Exercise task
Within the records below, reproduce without change the lines from the line that has "const satinSteel = new" through the line that has "if empty is", and only those.

Data extract

================

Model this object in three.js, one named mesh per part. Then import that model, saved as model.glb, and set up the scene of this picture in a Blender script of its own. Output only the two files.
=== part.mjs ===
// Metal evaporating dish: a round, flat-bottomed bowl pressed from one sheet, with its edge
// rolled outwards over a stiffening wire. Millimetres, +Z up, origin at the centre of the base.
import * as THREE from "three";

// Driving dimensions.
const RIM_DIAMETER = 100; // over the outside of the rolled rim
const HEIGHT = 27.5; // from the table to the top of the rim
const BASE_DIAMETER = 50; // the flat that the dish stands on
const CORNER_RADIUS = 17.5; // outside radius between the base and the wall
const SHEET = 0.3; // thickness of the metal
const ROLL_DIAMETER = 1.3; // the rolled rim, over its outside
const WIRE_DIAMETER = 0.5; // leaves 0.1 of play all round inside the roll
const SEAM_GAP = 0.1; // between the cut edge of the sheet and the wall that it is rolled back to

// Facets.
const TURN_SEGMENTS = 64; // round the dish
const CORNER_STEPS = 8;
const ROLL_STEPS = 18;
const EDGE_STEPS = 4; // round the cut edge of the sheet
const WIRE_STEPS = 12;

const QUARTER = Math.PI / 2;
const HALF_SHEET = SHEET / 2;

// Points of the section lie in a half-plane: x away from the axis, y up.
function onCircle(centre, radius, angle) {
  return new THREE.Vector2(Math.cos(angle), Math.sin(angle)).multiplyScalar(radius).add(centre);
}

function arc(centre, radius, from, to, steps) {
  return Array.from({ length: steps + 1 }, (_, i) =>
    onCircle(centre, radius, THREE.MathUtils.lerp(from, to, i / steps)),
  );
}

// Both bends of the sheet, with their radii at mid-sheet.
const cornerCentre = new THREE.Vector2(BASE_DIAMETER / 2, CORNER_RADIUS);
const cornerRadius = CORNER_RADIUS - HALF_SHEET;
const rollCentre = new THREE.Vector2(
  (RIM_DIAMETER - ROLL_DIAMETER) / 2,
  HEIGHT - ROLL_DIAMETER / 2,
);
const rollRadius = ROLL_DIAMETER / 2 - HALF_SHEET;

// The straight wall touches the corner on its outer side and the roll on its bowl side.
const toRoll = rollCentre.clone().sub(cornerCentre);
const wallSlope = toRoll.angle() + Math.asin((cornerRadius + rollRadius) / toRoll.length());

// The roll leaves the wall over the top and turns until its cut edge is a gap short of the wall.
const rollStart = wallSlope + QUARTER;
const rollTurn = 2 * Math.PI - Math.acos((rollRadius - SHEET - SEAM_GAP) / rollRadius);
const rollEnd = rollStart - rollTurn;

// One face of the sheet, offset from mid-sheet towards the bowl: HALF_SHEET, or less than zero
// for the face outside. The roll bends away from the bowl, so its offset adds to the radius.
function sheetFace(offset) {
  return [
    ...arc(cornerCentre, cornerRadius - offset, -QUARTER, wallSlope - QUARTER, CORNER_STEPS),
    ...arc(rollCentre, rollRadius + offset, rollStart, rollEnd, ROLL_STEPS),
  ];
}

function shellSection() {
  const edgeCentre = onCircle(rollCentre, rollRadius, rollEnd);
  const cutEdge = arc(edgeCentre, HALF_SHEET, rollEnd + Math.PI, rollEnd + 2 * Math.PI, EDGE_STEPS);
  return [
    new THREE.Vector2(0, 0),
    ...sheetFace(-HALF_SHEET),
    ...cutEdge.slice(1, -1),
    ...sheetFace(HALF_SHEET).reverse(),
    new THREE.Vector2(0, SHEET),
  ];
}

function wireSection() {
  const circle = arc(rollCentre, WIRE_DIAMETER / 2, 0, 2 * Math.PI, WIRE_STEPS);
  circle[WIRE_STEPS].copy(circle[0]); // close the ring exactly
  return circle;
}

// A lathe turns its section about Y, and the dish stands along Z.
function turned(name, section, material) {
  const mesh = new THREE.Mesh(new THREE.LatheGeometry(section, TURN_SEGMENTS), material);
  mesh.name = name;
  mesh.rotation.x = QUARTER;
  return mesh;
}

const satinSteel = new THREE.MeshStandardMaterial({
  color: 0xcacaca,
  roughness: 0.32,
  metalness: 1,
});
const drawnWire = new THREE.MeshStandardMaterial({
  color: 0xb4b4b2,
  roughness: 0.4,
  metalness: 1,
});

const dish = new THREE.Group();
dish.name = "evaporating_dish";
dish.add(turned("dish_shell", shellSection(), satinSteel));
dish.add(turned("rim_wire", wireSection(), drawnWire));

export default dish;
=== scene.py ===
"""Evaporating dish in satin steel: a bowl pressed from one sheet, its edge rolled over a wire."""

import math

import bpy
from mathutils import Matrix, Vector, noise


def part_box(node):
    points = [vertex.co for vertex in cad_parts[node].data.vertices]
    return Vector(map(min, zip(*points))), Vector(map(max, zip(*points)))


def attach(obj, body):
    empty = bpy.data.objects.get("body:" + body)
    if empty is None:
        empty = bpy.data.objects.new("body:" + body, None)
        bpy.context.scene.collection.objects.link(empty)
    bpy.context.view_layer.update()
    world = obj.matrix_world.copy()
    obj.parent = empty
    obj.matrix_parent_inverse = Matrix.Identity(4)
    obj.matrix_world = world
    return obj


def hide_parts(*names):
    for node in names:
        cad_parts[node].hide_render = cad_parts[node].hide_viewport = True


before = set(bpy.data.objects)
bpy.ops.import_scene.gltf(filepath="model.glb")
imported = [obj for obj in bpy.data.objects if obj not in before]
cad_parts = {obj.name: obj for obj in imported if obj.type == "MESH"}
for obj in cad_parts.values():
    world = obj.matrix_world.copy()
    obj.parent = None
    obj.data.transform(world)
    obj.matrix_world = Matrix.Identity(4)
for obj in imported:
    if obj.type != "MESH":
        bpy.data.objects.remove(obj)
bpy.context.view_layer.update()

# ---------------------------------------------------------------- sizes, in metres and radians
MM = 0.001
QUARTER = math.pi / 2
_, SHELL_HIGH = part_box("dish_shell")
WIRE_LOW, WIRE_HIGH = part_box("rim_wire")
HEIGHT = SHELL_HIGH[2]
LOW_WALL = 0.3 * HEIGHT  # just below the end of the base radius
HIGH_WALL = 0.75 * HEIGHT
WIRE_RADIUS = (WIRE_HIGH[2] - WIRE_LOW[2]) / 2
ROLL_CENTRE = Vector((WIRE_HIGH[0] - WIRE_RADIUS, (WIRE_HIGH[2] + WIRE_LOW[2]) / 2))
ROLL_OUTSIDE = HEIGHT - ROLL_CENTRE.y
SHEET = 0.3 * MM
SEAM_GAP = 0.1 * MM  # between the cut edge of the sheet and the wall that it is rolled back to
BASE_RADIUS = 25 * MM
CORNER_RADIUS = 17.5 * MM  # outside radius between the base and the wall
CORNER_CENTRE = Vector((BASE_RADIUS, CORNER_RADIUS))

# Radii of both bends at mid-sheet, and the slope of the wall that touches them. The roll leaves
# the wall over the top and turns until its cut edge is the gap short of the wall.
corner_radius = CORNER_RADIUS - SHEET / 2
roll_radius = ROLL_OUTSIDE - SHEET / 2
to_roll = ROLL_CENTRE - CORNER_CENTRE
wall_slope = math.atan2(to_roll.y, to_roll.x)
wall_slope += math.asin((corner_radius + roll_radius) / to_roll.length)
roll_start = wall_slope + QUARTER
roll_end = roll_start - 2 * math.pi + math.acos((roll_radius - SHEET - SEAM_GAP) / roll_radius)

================

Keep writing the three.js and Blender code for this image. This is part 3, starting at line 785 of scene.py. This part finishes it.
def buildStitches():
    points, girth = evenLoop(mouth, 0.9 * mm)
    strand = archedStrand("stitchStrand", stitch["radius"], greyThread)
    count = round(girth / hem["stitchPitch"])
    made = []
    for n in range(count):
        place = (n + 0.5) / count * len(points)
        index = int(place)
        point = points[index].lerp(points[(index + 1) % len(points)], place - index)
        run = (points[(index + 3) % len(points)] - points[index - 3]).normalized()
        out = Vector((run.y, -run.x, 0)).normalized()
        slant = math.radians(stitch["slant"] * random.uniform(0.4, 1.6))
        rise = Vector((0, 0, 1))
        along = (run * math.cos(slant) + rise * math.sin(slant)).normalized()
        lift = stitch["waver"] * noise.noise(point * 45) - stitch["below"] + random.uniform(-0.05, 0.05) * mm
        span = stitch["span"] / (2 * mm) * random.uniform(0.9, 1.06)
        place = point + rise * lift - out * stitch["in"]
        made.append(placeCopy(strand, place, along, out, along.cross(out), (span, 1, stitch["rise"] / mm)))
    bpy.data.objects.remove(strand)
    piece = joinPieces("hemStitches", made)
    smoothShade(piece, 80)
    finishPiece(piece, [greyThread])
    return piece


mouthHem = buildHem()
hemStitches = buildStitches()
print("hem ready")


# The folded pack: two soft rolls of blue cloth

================

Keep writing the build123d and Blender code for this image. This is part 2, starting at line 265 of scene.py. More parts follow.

================

Result of this task
const satinSteel = new THREE.MeshStandardMaterial({
  color: 0xcacaca,
  roughness: 0.32,
  metalness: 1,
});
const drawnWire = new THREE.MeshStandardMaterial({
  color: 0xb4b4b2,
  roughness: 0.4,
  metalness: 1,
});

const dish = new THREE.Group();
dish.name = "evaporating_dish";
dish.add(turned("dish_shell", shellSection(), satinSteel));
dish.add(turned("rim_wire", wireSection(), drawnWire));

export default dish;
=== scene.py ===
"""Evaporating dish in satin steel: a bowl pressed from one sheet, its edge rolled over a wire."""

import math

import bpy
from mathutils import Matrix, Vector, noise


def part_box(node):
    points = [vertex.co for vertex in cad_parts[node].data.vertices]
    return Vector(map(min, zip(*points))), Vector(map(max, zip(*points)))


def attach(obj, body):
    empty = bpy.data.objects.get("body:" + body)
    if empty is None:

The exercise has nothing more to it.